Today we are so much more than a name – but that is where the Engle journey started.
The Engle name has been at the centre of retail and leisure development for well over a hundred years and counting…

Clyde Young (b.1871) a Scot educated architecturally in London in 1889 set up an architectural practise with his father, who was also an Architect, in 1898. Originally articled to his father he took many courses at various London universities until he finally qualified two years later in 1900. His father had been very successful and had established and been the editor of Spon’s and the Architect’s and Builder’s Price Book for many years, but died soon after Clyde joined him in practise. Clyde ran the practise successfully with mix of major public buildings and country house work with a number of high profile and titled clients, with work on the Imperial Service College Windsor,University College Southampton and several buildings at the Inner Temple in London to his credit.

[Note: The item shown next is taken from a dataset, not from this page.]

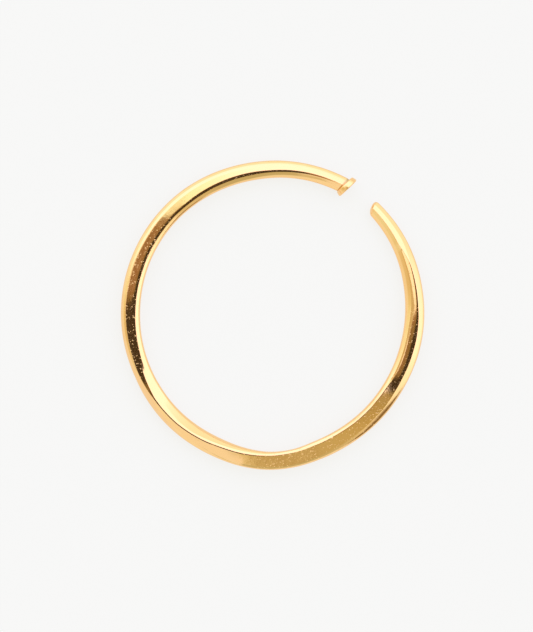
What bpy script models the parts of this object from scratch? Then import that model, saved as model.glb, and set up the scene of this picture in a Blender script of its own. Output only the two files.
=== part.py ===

During this time a young German emigre Bernard Engle (originally Engel) had joined him in partnership changing the name of the practise to Young and Engle up until Young’s death in 1948 when it became Bernard Engle Partnership with a new assistant Roland Lanson joining later and becoming his partner in 1957.

The practise thrived creating many notable buildings in London and around the UK and it was during the mid 1960’s that the practise began to develop the concept of Town Centres and ‘Shopping Centres’ in particular. Developing a collaboration with Lou Hammerson, a retail entrepreneur in London during the mid 1960’s, Bernard Engle and his new partners enjoyed great success developing the concept of an ‘enclosed shopping centre’ with Lou Hammerson (who had founded the successful developers Hammerson), and went on to design and build over 45 shopping centres with them all around Great Britain following its success on the first of those, the much loved and cherished Brent Cross Shopping Centre (1976), in North London…..many of whom are still in existence and have been updated or extended over the latter years–during the retail various booms of the 80’s, 90’s and on to the millennium.

Bernard retired from the practise which bore his name in the late 1970‘s and sadly died a few years later after a long and successful career. A further 30 retail centres plus a variety of other mixed-use schemes, business parks, outlet centres and many interiors concepts and fit-outs for the many UK and international brands followed, led by a new set of partners who had risen through the company ranks, with the now ‘limited company’ Engle developing a distinct identity and its interior work winning many accolades. Work with the larger retailers like John Lewis, Debenhams, Next and Marks and Spencer both conceptually and as fitting-out projects became the mainstay of the Engle work-streams going forward and for which it is probably most well known.

The practise evolved and grew continually over the next years winning many retail awards and architectural competitions both in the UK and in Europe but with the various retail downturns and nationwide recessions and the difficulties with the UK economy that ultimately followed, the practise was latterly downsized and eventually absorbed into another similar London-based practise in 2010 and the Engle name finally disappeared for several years.

One of the last original partners of the company at that time, Neil Morris, had the vision that it might one day rise again from those heady days and continued to own the company in name only until now, in 2020, has brought about the emergence of a new company, with a former senior colleague there also, a renaissance of the Engle name and brand, which many will still recognise, and which it is hoped will continue the good and pioneering work of our original founder Bernard Engle all those years ago.